◆ Given problem
Starting at the line containing "Turn this picture", please quote every line up to and including the line containing "a draped hood.", exactly, and nothing beyond.

◆ Stored data entries
******************************
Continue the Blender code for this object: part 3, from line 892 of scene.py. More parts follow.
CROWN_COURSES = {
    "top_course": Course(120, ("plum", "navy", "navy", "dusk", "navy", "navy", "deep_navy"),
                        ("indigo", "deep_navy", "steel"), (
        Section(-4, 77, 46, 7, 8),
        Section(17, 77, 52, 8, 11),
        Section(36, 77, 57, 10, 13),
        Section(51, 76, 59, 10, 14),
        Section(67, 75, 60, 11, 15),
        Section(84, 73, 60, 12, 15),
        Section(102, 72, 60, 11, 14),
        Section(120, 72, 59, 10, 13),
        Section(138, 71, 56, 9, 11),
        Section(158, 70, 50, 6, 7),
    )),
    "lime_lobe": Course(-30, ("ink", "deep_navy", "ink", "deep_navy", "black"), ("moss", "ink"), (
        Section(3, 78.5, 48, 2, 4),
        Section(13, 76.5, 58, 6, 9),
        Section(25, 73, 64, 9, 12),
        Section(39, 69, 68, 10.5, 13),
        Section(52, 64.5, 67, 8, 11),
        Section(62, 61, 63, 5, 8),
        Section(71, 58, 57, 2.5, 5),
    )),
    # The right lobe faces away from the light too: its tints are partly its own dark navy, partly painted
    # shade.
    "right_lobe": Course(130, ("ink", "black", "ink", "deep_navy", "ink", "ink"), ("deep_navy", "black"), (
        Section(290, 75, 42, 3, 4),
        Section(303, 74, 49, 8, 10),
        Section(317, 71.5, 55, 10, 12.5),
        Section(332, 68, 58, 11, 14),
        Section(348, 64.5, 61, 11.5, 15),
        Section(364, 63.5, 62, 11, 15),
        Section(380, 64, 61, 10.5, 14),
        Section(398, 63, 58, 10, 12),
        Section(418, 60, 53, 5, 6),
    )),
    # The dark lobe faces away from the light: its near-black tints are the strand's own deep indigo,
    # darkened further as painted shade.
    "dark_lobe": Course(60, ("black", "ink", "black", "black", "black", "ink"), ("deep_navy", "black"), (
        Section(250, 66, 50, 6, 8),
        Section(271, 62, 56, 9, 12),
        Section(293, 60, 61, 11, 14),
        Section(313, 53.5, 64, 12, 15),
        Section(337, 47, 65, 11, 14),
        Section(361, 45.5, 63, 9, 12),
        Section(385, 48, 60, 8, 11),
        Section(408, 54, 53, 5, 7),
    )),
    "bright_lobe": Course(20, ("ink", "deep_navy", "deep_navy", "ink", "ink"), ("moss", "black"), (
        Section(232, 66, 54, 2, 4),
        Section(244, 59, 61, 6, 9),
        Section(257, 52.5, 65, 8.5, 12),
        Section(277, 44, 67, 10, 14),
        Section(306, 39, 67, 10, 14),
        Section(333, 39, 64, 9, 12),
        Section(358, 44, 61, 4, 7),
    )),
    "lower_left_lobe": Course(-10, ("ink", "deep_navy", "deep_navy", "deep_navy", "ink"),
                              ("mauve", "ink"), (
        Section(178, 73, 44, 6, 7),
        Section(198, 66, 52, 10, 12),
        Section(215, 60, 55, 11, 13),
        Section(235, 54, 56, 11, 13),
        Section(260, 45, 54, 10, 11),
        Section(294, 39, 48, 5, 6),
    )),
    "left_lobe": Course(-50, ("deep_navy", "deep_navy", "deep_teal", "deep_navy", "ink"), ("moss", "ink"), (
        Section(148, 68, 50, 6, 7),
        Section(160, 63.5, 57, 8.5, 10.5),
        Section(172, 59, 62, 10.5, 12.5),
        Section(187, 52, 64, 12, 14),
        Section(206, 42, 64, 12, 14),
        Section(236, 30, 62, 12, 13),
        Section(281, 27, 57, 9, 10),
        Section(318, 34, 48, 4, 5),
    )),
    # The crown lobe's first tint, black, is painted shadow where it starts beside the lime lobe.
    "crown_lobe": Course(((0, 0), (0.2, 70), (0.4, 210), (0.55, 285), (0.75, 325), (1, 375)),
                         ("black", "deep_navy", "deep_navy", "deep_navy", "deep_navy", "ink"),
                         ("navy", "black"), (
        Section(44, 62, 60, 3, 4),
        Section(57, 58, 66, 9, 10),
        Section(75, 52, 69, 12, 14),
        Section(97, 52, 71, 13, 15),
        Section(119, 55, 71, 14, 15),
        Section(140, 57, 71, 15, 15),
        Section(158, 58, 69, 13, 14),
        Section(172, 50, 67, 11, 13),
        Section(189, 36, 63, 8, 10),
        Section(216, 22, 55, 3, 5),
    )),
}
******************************
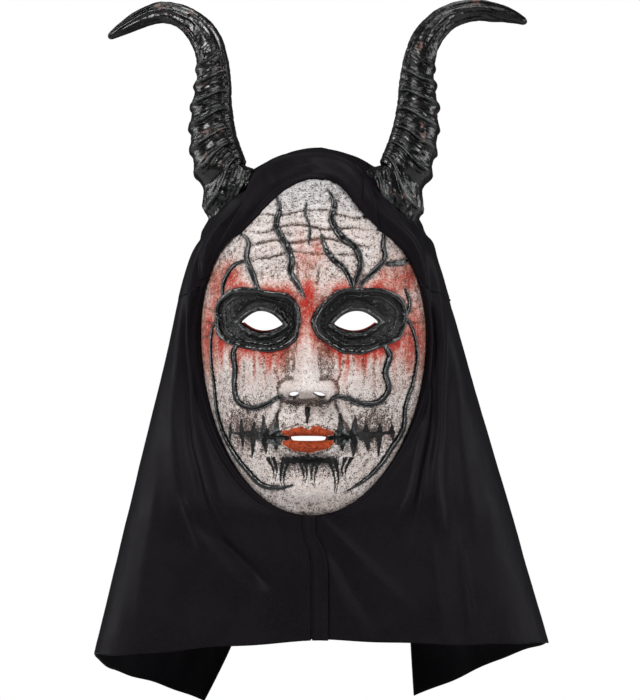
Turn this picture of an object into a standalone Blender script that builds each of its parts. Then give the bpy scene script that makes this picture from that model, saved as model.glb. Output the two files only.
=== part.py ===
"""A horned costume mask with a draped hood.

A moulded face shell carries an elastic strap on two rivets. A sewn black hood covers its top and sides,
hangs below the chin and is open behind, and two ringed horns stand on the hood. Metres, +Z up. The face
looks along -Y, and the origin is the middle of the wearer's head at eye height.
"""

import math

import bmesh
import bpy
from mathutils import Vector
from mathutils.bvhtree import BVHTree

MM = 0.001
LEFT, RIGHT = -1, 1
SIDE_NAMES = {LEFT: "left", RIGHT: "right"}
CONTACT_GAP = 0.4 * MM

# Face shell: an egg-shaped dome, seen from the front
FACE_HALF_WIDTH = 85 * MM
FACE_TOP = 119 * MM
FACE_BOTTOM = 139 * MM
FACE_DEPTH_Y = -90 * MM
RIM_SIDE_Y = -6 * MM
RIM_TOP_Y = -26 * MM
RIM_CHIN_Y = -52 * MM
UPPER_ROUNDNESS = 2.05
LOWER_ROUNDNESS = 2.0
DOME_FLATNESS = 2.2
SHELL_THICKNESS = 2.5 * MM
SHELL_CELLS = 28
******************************
◆ Output below
Turn this picture of an object into a standalone Blender script that builds each of its parts. Then give the bpy scene script that makes this picture from that model, saved as model.glb. Output the two files only.
=== part.py ===
"""A horned costume mask with a draped hood.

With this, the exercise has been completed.